* [Required work]:
From the listing below, copy every line with the word "bodies".

* [Data block]:

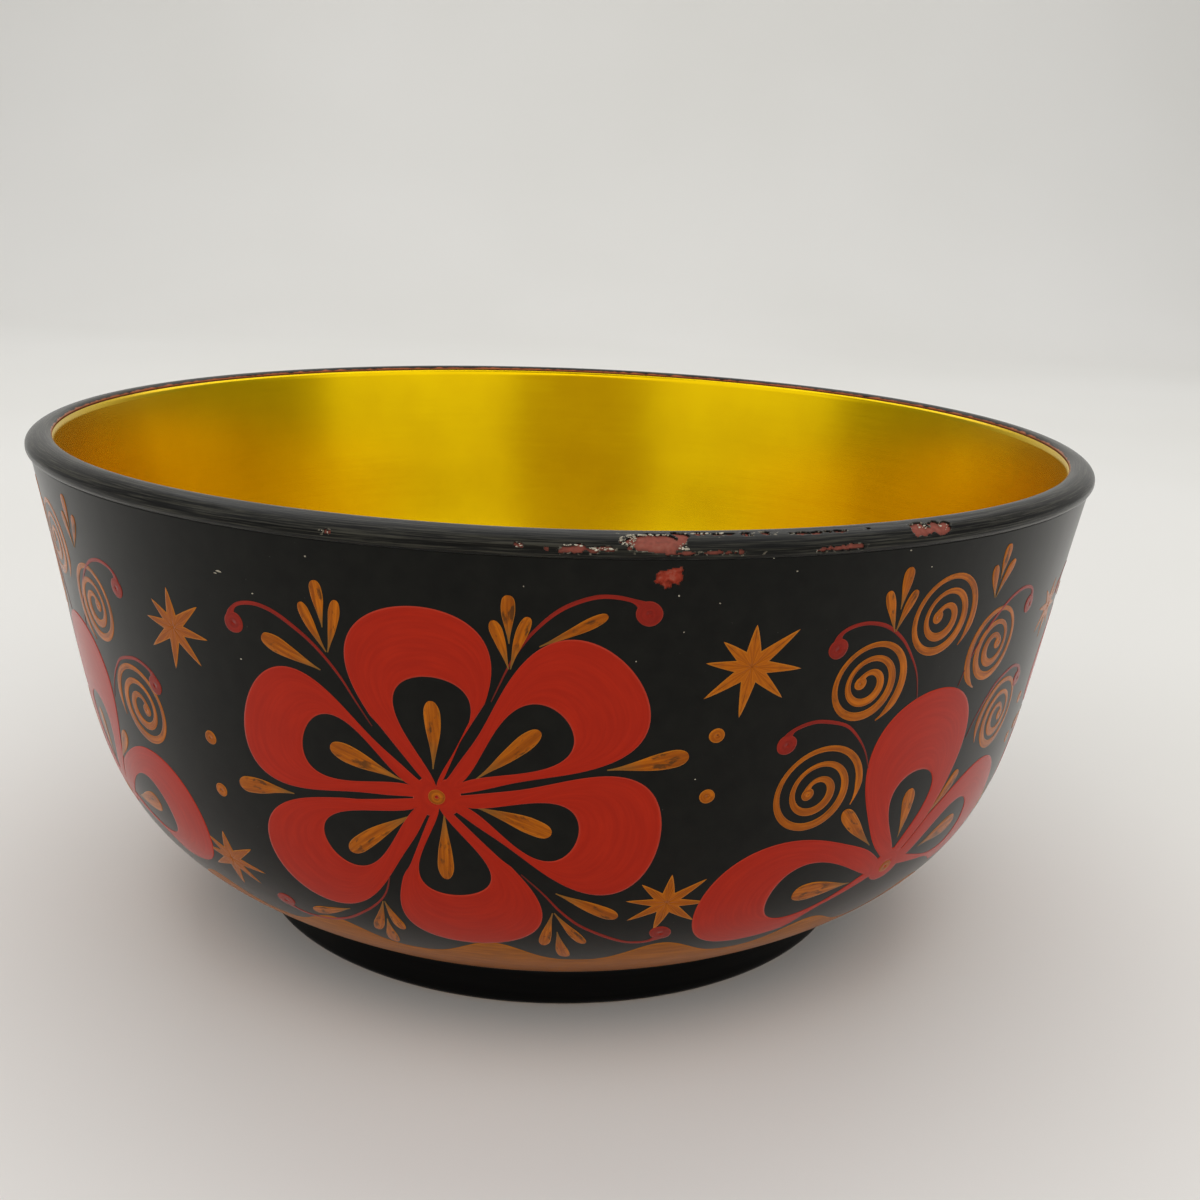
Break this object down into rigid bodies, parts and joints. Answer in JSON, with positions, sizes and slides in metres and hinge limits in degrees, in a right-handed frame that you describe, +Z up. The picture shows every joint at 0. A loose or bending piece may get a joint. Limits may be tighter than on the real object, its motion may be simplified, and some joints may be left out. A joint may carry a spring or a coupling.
{
  "type": "painted bowl",
  "caption": "Turned wooden bowl in the khokhloma manner: gold inside, black outside, with red flowers and ochre coils, leaves and stars.",
  "frame": {"origin": "centre of the foot ring at the surface it stands on", "axes": "+Z up the turning axis, out of the bowl's mouth; -Y towards the front flower, which is 10.4 degrees to the left of -Y"},
  "size_m": [0.161, 0.161, 0.0753],
  "materials": {
    "linden_wood": "turned bare linden, pale and close-grained, smoothed and a little soiled",
    "clay_primer": "red-brown clay and drying-oil primer, matt, seen only where the lacquer has chipped",
    "gold_lacquer": "aluminium powder under baked amber lacquer, satin gold with fine turning lines",
    "black_lacquer": "black oil ground under semi-gloss clear lacquer",
    "black_foot_lacquer": "black oil ground, semi-gloss, rubbed at the standing edge",
    "border_ochre": "brushed ochre oil paint under clear lacquer",
    "cinnabar_red": "cinnabar red oil paint in curved brush strokes under clear lacquer",
    "tendril_red": "thin red line work under clear lacquer",
    "leaf_ochre": "ochre oil paint laid in single loaded strokes under clear lacquer",
    "coil_ochre": "ochre oil paint in coiled line work under clear lacquer"
  },
  "bodies": {
    "root": {"wooden_body": "linden_wood", "primer_coat": "clay_primer", "gold_lining": "gold_lacquer", "rim_band": "black_lacquer", "black_ground": "black_lacquer", "foot_coat": "black_foot_lacquer", "underside_coat": "black_foot_lacquer", "scalloped_border": "border_ochre", "red_petals": "cinnabar_red", "red_tendrils": "tendril_red", "petal_drops": "leaf_ochre", "leaf_sprigs": "leaf_ochre", "ochre_spirals": "coil_ochre", "ochre_stars": "leaf_ochre", "ochre_dots": "coil_ochre"}
  },
  "joints": []
}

* [Exercise solution]:
Break this object down into rigid bodies, parts and joints. Answer in JSON, with positions, sizes and slides in metres and hinge limits in degrees, in a right-handed frame that you describe, +Z up. The picture shows every joint at 0. A loose or bending piece may get a joint. Limits may be tighter than on the real object, its motion may be simplified, and some joints may be left out. A joint may carry a spring or a coupling.
  "bodies": {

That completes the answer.